#### [What needs to be done]
Pull out each line of the records holding the string "slide".

(Saved data entries)
◆ ◆ ◆ ◆ ◆

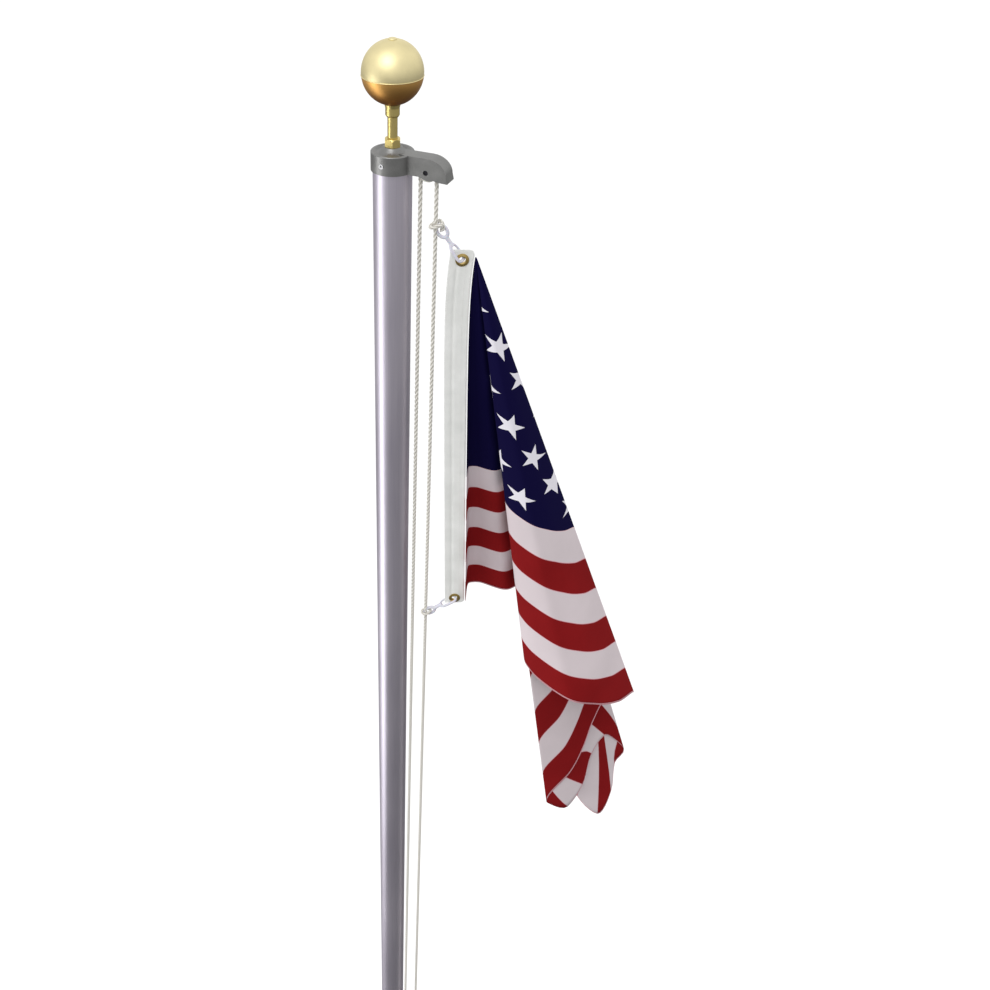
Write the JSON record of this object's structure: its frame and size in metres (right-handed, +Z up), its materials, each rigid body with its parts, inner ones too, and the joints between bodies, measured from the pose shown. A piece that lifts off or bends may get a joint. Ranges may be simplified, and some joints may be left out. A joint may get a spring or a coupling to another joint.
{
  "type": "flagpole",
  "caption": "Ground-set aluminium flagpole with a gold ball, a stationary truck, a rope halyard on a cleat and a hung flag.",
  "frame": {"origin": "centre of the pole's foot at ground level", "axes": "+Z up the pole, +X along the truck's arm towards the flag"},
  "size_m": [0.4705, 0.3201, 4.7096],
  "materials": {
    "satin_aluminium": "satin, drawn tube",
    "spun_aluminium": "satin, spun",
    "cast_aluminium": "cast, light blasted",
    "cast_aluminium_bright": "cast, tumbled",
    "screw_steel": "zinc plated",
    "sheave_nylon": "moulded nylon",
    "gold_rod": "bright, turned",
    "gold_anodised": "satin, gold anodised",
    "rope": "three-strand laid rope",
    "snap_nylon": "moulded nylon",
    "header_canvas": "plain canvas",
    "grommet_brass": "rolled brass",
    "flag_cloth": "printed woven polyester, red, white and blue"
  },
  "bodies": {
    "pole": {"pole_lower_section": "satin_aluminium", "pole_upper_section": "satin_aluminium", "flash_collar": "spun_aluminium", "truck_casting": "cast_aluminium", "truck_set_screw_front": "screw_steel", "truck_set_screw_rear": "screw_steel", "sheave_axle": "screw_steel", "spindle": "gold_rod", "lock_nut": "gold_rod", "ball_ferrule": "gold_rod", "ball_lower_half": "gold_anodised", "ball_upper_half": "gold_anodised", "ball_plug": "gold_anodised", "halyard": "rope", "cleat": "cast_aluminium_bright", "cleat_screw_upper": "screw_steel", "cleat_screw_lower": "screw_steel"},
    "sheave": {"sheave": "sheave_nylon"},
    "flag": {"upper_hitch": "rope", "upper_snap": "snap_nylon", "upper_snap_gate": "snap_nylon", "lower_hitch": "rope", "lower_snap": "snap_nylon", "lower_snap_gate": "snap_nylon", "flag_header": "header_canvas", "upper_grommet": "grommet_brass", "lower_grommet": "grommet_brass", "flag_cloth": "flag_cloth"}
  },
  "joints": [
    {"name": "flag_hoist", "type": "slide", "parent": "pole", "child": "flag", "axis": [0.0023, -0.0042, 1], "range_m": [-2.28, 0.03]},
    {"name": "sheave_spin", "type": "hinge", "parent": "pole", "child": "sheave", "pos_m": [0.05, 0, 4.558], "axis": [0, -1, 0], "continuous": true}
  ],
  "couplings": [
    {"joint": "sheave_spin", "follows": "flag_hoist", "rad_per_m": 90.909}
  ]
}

◆ ◆ ◆ ◆ ◆

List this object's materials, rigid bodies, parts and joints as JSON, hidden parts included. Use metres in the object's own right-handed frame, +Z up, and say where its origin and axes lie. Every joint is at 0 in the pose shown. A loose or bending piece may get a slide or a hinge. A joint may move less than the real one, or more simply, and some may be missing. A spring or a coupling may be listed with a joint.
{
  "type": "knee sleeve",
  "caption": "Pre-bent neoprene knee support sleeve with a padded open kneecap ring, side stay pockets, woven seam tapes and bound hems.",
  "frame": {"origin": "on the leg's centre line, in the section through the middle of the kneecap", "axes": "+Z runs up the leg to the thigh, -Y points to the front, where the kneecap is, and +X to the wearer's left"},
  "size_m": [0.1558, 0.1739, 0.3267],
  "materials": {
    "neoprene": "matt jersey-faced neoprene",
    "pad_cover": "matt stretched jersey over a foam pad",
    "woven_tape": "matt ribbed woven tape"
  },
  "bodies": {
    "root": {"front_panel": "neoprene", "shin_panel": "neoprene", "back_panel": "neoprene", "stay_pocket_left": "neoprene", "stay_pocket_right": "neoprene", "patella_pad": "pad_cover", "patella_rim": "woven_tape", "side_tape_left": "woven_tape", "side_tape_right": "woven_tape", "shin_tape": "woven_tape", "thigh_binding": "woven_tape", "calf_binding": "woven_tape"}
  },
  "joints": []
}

◆ ◆ ◆ ◆ ◆

#### [Written reply]
    {"name": "flag_hoist", "type": "slide", "parent": "pole", "child": "flag", "axis": [0.0023, -0.0042, 1], "range_m": [-2.28, 0.03]},
List this object's materials, rigid bodies, parts and joints as JSON, hidden parts included. Use metres in the object's own right-handed frame, +Z up, and say where its origin and axes lie. Every joint is at 0 in the pose shown. A loose or bending piece may get a slide or a hinge. A joint may move less than the real one, or more simply, and some may be missing. A spring or a coupling may be listed with a joint.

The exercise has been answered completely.